In the run-up to COP26, Sharma’s record did not improve – and appeared to deteriorate.

Last February, he didn’t bother turning up to a vote on whether to eliminate the substantial majority of emissions from transport by 2030. Seven months on, he opposed the idea that a “climate and nature emergency impact statement” should be required for any proposal for financial assistance under a UK Internal Market Act. 

Then in October, he voted against ministers needing to account for net zero 2050 emissions targets when developing various policies, in particular the establishment of agricultural subsidy schemes. This is despite the UK Climate Change Committee having called earlier that year for major transformation in land use encompassing agriculture, forestry and peatland to mitigate the latter’s contribution to 12% of Britain’s greenhouse gas emissions.

Byline Times has previously revealed that Alok Sharma received donations of £10,000 from Dr Ravi Mehrotra who runs a global billion-dollar oil drilling and shipping conglomerate, Foresight Group, which works closely with Exxon Mobil – one of the largest funders of climate science denial in the world. The Conservative Party has received a total of £20,000 in political donations from Dr Mehrotra. 

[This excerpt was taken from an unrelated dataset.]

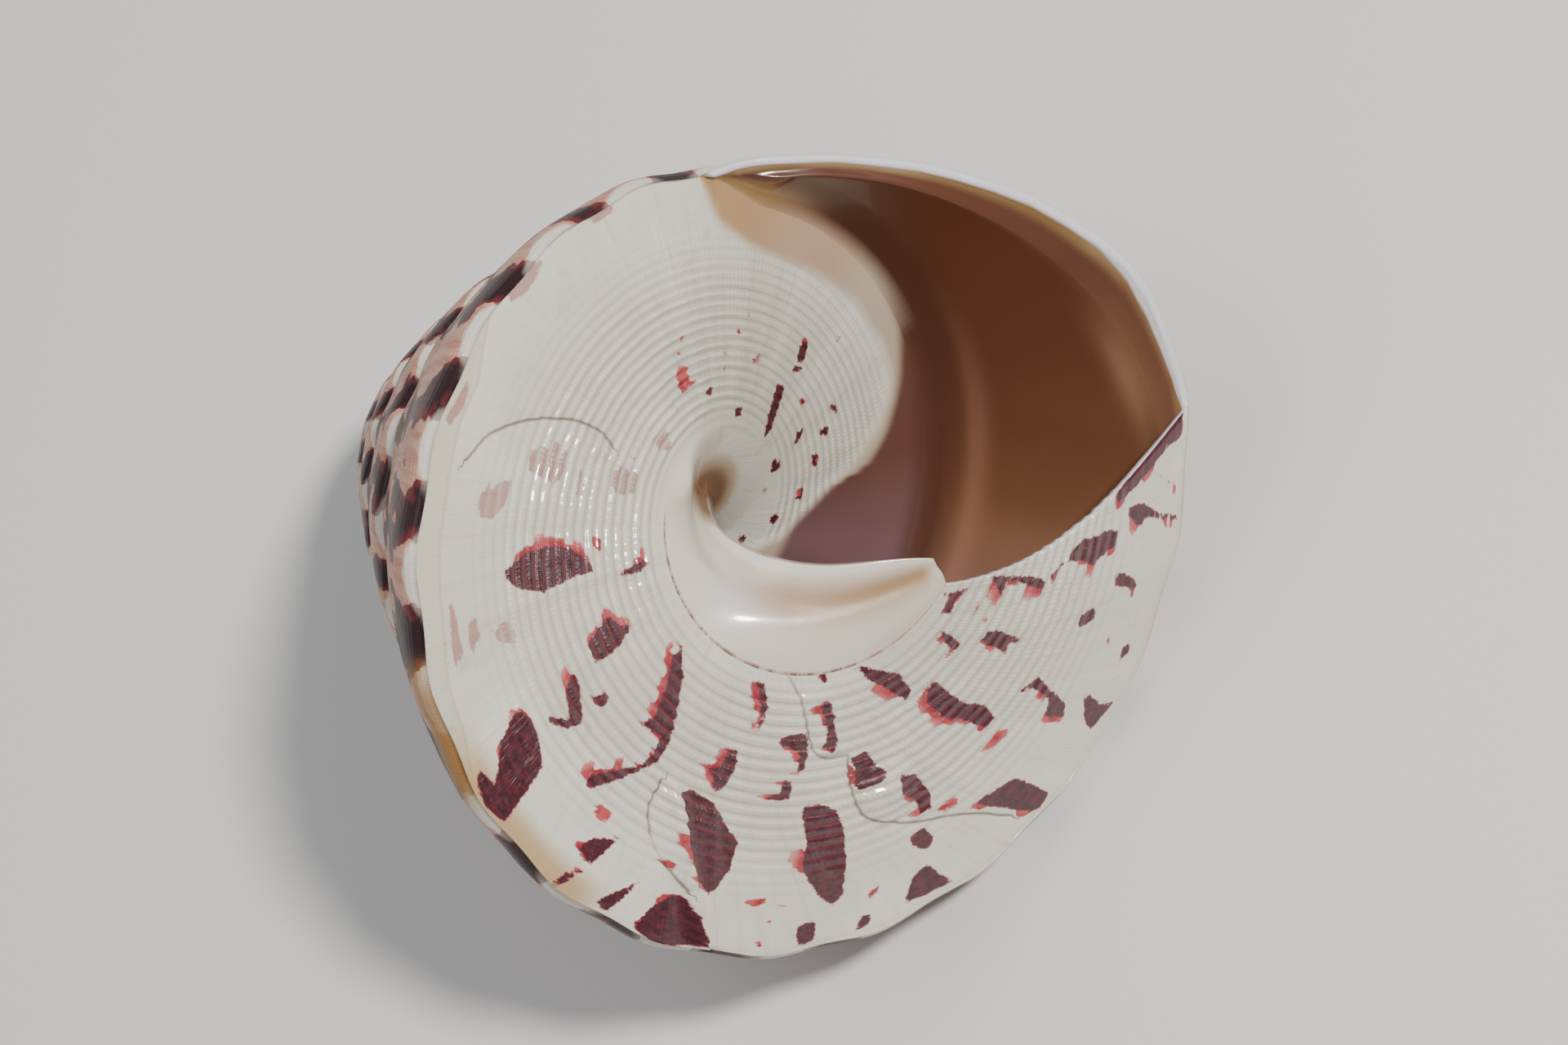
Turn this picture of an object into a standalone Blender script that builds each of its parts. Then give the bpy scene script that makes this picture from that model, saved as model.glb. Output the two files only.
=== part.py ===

Sharma has also received £10,000 from Aquind – the energy cable firm linked to Russian oil interests and owned by former oil executive Viktor Fedotov, who has been accused of making millions from an allegedly corrupt Russian pipeline deal.

Byline Times has asked the Government why Alok Sharma was considered a suitable chair of a UN summit that many describe as the world’s last chance to avoid a dangerous 1.5C global average temperature rise.